The ministerial career of a former store-front church pastor who founded and developed it into a Clinton, MD, congregation of 24,000 members was temporarily slowed by a court decision.

In a crucial ruling, Prince George's County (MD) Circuit Court Judge E. Allen Sheperd settled a dispute between the AME Zion Church and Rev. John A. Cherry, regarded as the miracle man of the faith.

Pastoring a tiny store-front AME Zion church, Rev. Cherry shepherded the small congregation to one of the largest in the country.

With an all time-high 24,000 membership, the church controlled almost $49 million in assets, including cash, a national television ministry, two buildings, and an estimated 120 acres of land in Prince George's County.

One of the most talked-about possessions was a private jet that Rev. Cherry used to travel around the world on business.

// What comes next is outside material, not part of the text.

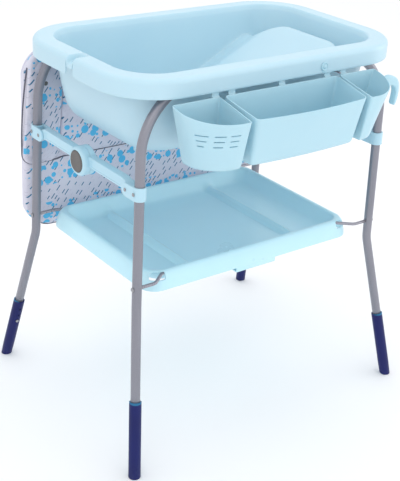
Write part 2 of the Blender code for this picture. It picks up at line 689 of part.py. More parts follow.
def centre_plan(grow):
    return plan_from([(-0.1650, 0.0), (-0.1580, 0.1085), (0.0, 0.1170), (0.1580, 0.1085), (0.1620, 0.0)], 0.014, grow)


def left_plan(grow):
    corner = [(-0.3000, 0.0), (-0.3000, 0.0250)]
    for k in range(1, 6):
        t = math.pi / 2.0 * k / 6.0
        corner.append((-0.3000 + 0.110 * (1.0 - math.cos(t)), 0.0250 + 0.088 * math.sin(t)))
    corner += [(-0.1740, 0.1130), (-0.1740, 0.0)]
    return plan_from(corner, 0.008, grow)


def right_plan(grow):
    corner = [(0.1680, 0.0), (0.1680, 0.1110)]
    for k in range(1, 6):
        t = math.pi / 2.0 * (1.0 - k / 6.0)
        corner.append((0.1880 + 0.0930 * math.cos(t), 0.0150 + 0.0960 * math.sin(t)))
    corner += [(0.2810, 0.0150), (0.2810, 0.0)]
    return plan_from(corner, 0.008, grow)


def plan_from(corners, radius, grow):
    """Round the corners of a plan, then move its sides outwards by grow."""
    count = len(corners)
    rounded_plan = []
    for i in range(count):
        here = Vector(corners[i])
        back = (Vector(corners[i - 1]) - here)
        ahead = (Vector(corners[(i + 1) % count]) - here)
        reach = min(radius, back.length * 0.45, ahead.length * 0.45)
        first, last = here + back.normalized() * reach, here + ahead.normalized() * reach
        for k in range(4):
            t = k / 3.0
            rounded_plan.append(first.lerp(here, t).lerp(here.lerp(last, t), t))
    moved = []
    size = len(rounded_plan)
    for i, point in enumerate(rounded_plan):
        along = rounded_plan[(i + 1) % size] - rounded_plan[i - 1]
        normal = Vector((along.y, -along.x)).normalized()
        moved.append(tuple(point - normal * grow))
    return moved


def rim_height(y):
    """The box rims slope down towards the front."""
    return 0.850 + 0.20 * (y + 0.245)


def box_ring(plan, z, sloped, draft):
    """Ring at the sloping rim, or at a height near the base where the walls have drawn in."""
    fixed_x, share_x, share_depth = draft
    up = 1.0 if sloped else (z - BOX_BASE) / 0.115
    scale_x, scale_depth = share_x + (1.0 - share_x) * up, share_depth + (1.0 - share_depth) * up
    ring = []
    for x, depth in plan:
        y = BOX_BACK - depth * scale_depth
        ring.append(Vector((fixed_x + (x - fixed_x) * scale_x, y, rim_height(y) + z if sloped else z)))
    return ring


def box_shell(name, plan, draft, spec):
    """Open box: outside from the base up, over the sloping rim and down inside."""
    levels = [
        (-0.0090, BOX_BASE, False), (-0.0055, BOX_BASE + 0.0010, False), (-0.0032, BOX_BASE + 0.0060, False),
        (-0.0026, BOX_BASE + 0.014, False), (-0.0003, -0.0012, True), (-0.0009, 0.0, True),
        (-0.0018, 0.0, True), (-0.0026, -0.0012, True), (-0.0050, BOX_BASE + 0.014, False),
        (-0.0062, BOX_BASE + 0.0060, False), (-0.0100, BOX_BASE + 0.0030, False),
    ]
    rings = [box_ring(plan(grow), z, sloped, draft) for grow, z, sloped in levels]
    points, faces = loft(rings)
    return part(name, points, faces, spec, sharp=40.0)


def clip_outline():
    """Snap clip that holds the front bar from below, in Y and Z."""
    y = -LEG_TOP_Y
    reach = TUBE_R + GAP
    low = BAR_Z - TUBE_R - GAP
    return [
        (BOX_BACK - 0.0012, 0.8300), (BOX_BACK - 0.0012, 0.8480), (BOX_BACK + 0.0030, 0.8520),
        (BOX_BACK + 0.0030, low), (y - reach - 0.0024, low), (y - reach - 0.0024, BAR_Z + 0.005),
        (y - reach, BAR_Z + 0.005), (y - reach, low), (y + reach, low), (y + reach, BAR_Z + 0.005),
        (y + reach + 0.0022, BAR_Z + 0.005), (y + reach + 0.0022, low - 0.0024),
        (BOX_BACK + 0.0058, low - 0.0024), (BOX_BACK + 0.0058, 0.8505), (BOX_BACK + 0.0032, 0.8465),
        (BOX_BACK + 0.0032, 0.8300),
    ]


def add_clips(box, places):
    for x in places:
        join(box, plate("clip", clip_outline(), x - 0.009, x + 0.009, PLASTIC))


def left_cup():
    cup = box_shell("left_cup", left_plan, (-0.1740, 0.76, 0.80), PLASTIC)
    add_clips(cup, [-0.1840])
    slots = [(-0.272, 0.80), (-0.2405, 0.91), (-0.209, 1.0)]
    for row in range(3):
        for x, size in slots:
            half = 0.0115 * (1.0 - 0.10 * row)
            z = 0.8010 - 0.0125 * row
            tool = block("slot", (x - half, -0.3900, z - 0.0014), (x + half, -0.3050, z + 0.0014), PLASTIC)
            cut(cup, tool)
    return cup


def centre_box():
    box = box_shell("centre_box", centre_plan, (0.0, 0.95, 0.82), PLASTIC)
    add_clips(box, [-0.140, 0.0, 0.135])
    return box


def hook_outline():
    """Hook at the side of the cup, in X and Z."""
    outer = [(0.2764, 0.8400), (0.2960, 0.8420), (0.3100, 0.8360), (0.3190, 0.8240), (0.3225, 0.8060)]
    outer += [(0.3210, 0.7860), (0.3140, 0.7680)]
    inner = [(0.3095, 0.7700), (0.3120, 0.7880), (0.3125, 0.8020), (0.3080, 0.8130), (0.2980, 0.8185)]
    inner += [(0.2840, 0.8160), (0.2694, 0.8090)]
    return outer + inner


def right_cup():
    cup = box_shell("right_cup", right_plan, (0.1680, 0.64, 0.81), PLASTIC)
    add_clips(cup, [0.1840])
    shape = hook_outline()
    points, faces = loft([[(x, -0.2980, z) for x, z in shape], [(x, -0.2800, z) for x, z in shape]])
    join(cup, part("hook", points, faces, PLASTIC))
    return cup


def wire_hook():
    """Short bent wire under the front bar."""
    y = -LEG_TOP_Y
    corners = [(0.169, y, BAR_Z - TUBE_R - 0.0006), (0.169, y, 0.8540), (0.169, BOX_BACK - 0.0040, 0.8540)]
    path = filleted(corners, [0.0, 0.006, 0.0], [0, 5, 0])
    return pipe("wire_hook", path, 0.0022, None, TUBE_GREY, count=10)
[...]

At the packed hearing where neither side expected a quick decision on the matter affecting one of the largest and most important Black denominations in the country, the judge surprised the audience by stating that supporters of Rev. Cherry, who abandoned the AME Zion faith last summer, had no right to take millions away from his former church--even though a majority of the members followed him to his new denomination, From the Heart Ministries.

Remaining members of the Full Gospel AME Zion Church congregation charged that Rev. Cherry was draining their resources when he filed suit last summer to reclaim $40 million in various assets, according to the Washington Times.

"This isn't a transfer of property case," argued one of Rev. Cherry's attorneys. "We left the church and we took with us our own property."

Rev. Milton A. Williams, the bishop of the AME Zion Philadelphia-Baltimore district, concluded, "The battle is not over. We keep praying that God will direct us."